The floor is solid concrete. The parts we can see are smooth and unblemished. And there is nothing—save that one horrifying limb—to suggest that there is anything beneath the room, anything except more concrete, earth, and rock.

It is insanity, printed and framed. Pure insanity.

This image was originally posted to a website, a community forum dedicated to Spokane. It got a lot of attention, and after two days of intense traffic, it was picked up by the AP. They ran a story on it. And from there the photograph spread like a virus, appearing in newspapers and magazines, popping up on television news broadcasts. It was used in
TIME
magazine, alongside other perplexing photos from the city.
Newsweek
ran an entire
sidebar explaining how it had been faked, how it could not possibly be real.

Unfortunately, the photograph is real.

I should know.

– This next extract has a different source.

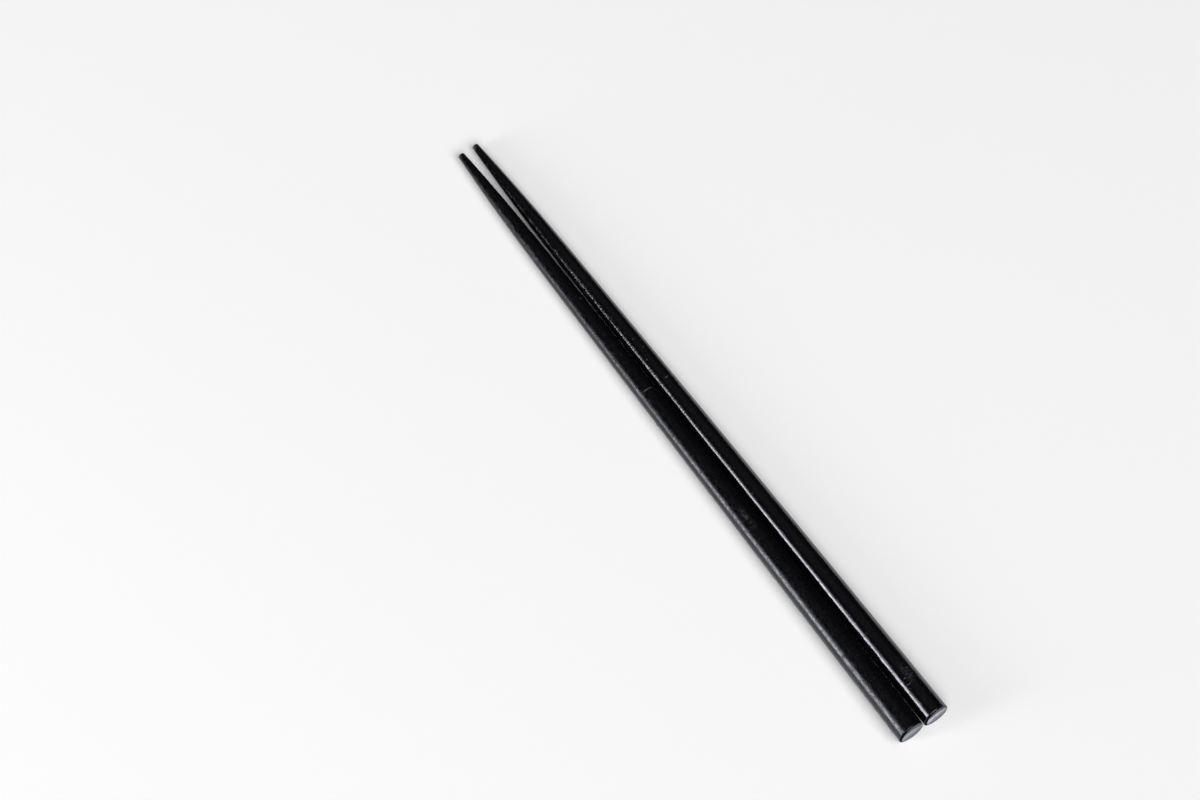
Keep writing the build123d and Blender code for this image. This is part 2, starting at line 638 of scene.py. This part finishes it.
def make_floor():
    """A wide sheet of matt white paper."""
    material, tree, shader = new_material("floor_paper")
    shader.inputs["Base Color"].default_value = (*PAPER, 1)
    shader.inputs["Roughness"].default_value = 0.9
    shader.inputs["Specular IOR Level"].default_value = 0.2
    corners = [(x * FLOOR_REACH, y * FLOOR_REACH, 0) for x, y in ((-1, -1), (1, -1), (1, 1), (-1, 1))]
    mesh = bpy.data.meshes.new("floor")
    mesh.from_pydata(corners, [], [(0, 1, 2, 3)])
    mesh.materials.append(material)
    floor = new_object("floor", mesh)


def make_panel(name, centre, aim_at, width, height, radiance):
    """A rectangular soft white light of that radiance, its middle at centre."""
    light = bpy.data.lights.new(name, "AREA")
    light.shape = "RECTANGLE"
    light.size = width
    light.size_y = height
    light.energy = WATTS_PER_RADIANCE * radiance * width * height
    panel = new_object(name, light)
    panel.location = centre
    aim = Vector(aim_at) - Vector(centre)
    panel.rotation_euler = aim.to_track_quat("-Z", "Y").to_euler()


def make_lights():
    """A dark studio: an upright window on the left, and soft lights beyond the butts and above."""
    for number, (bottom, top, radiance) in enumerate(WINDOW_STEPS):
        centre = Vector((*WINDOW_PLACE, (bottom + top) / 2))
        level = centre + Vector((0, 1, 0))
        make_panel(f"window_{number}", centre, level, WINDOW_WIDTH, top - bottom, radiance)
    make_panel("fill", **FILL)
    make_panel("ceiling", **CEILING)
    world = bpy.data.worlds.new("studio")
    world.use_nodes = True
    background = world.node_tree.nodes["Background"]
    background.inputs["Color"].default_value = (1, 1, 1, 1)
    background.inputs["Strength"].default_value = ROOM_RADIANCE
    bpy.context.scene.world = world


def make_camera():
    """The photograph's view, from far above with a long lens."""
    azimuth, elevation = math.radians(VIEW_AZIMUTH), math.radians(VIEW_ELEVATION)
    level = math.cos(elevation)
    back = Vector((math.sin(azimuth) * level, -math.cos(azimuth) * level, math.sin(elevation)))
    data = bpy.data.cameras.new("camera")
    data.sensor_width = SENSOR_WIDTH
    data.lens = LENS
    data.clip_start = 0.05
    data.clip_end = 50
    camera = new_object("camera", data)
    camera.location = Vector(VIEW_CENTRE) + back * VIEW_DISTANCE
    camera.rotation_euler = back.to_track_quat("Z", "Y").to_euler()
    bpy.context.scene.camera = camera


mounts = {mount["name"]: mount for mount in frame["record"]["mounts"]}
for side, traits in STICKS.items():
    lacquers = (side_lacquer(f"{side}_side_lacquer", traits), end_lacquer(f"{side}_end_lacquer", traits))
    stick = make_stick(f"{side}_stick_lacquered", mounts[f"{side}_butt_face"], traits, lacquers)
    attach(stick, "root")
    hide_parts(f"{side}_chopstick")

make_floor()
make_lights()
make_camera()

bpy.context.scene.view_settings.view_transform = "Standard"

I took the damn thing.

And I’ve got more. Countless inexplicable images, locked up on my hard drive—the dark heart of the city, encoded in 32-bit RGB color. Compared with some of those, this image looks downright tame.

And they’re all real.

Everything you’ve heard about the city, all the rumors, all the stories … it’s all true. And you’re not even getting the worst of it.

I shouldn’t have come here.

Photograph. October 17, 01:53
P.M.
Entering the city:

A road. There’s an overgrown field at its side, littered with autumn leaves. The quality of the light suggests midafternoon, with dark, threatening clouds visible in the distance.

There’s a standard street sign in the background, set in the top quarter of the vertical frame. It’s a simple green-and-white sign, similar to countless others dotting the streets of America: ENTERING SPOKANE. Except now the city’s name has been painted over with black enamel. Rivulets of spray paint have dripped down, drawing lines across the reflective green surface. The city’s name is gone. Spokane—the word, the place—no longer exists.

In the foreground—frame left—stands a soldier in camouflage fatigues. The greens and browns of his shirt and helmet are muted by dust and road grime. There’s a pack of cigarettes tucked away in his breast pocket. He’s holding his right hand out toward the camera, blocking the view of his face.
Instead of eyes and nose and mouth, we see only the clean white flesh of his palm.

An assault rifle is strapped across the soldier’s chest.

There’s a pink bunny sticker visible on the gun’s butt.

Getting into the city was easy. Surprisingly easy.

Ostensibly, the whole perimeter is under military lockdown. There are huge, well-manned checkpoints on I-90, blocking entrance to the east and west, right at the Spokane County border. There, I-90 becomes a forty-mile stretch of dead highway, a severed artery in the heart of America, blocking traffic on the Washington State side of the Washington—Idaho border.

I first tried the direct approach, driving east from Seattle.

There was very little to catch my eye between Seattle and Spokane: Snoqualmie Pass, still dressed in autumnal browns; the Columbia River, seated in its vast, water-etched gorge. But most of eastern Washington was pure boredom. Nothing but dead grass and industrialized agriculture, stretching on for miles and miles and miles.

Traffic began to thin as I hit the middle of the state. Most of the remaining vehicles were military vehicles. I watched long convoys of Jeeps, transports, and drab-green tractor-trailers shooting west, back toward Seattle. They had I-90 pretty much to themselves and didn’t seem too concerned about the posted speed limits. Once, about fifty miles shy of the city, an open-backed transport passed, heading in my direction. It swerved around my
car, easily hitting 110 mph in the far left lane, and suddenly I found a dozen helmeted soldiers staring back at me over the waist-high tailgate. They all had bored, empty expressions on their faces. What did they know about their destination, I wondered, about the place looming up ahead? Were they privy to government secrets, to the things we mere civilians couldn’t possibly know? Or were they, too, wandering around in the dark? I guessed the latter.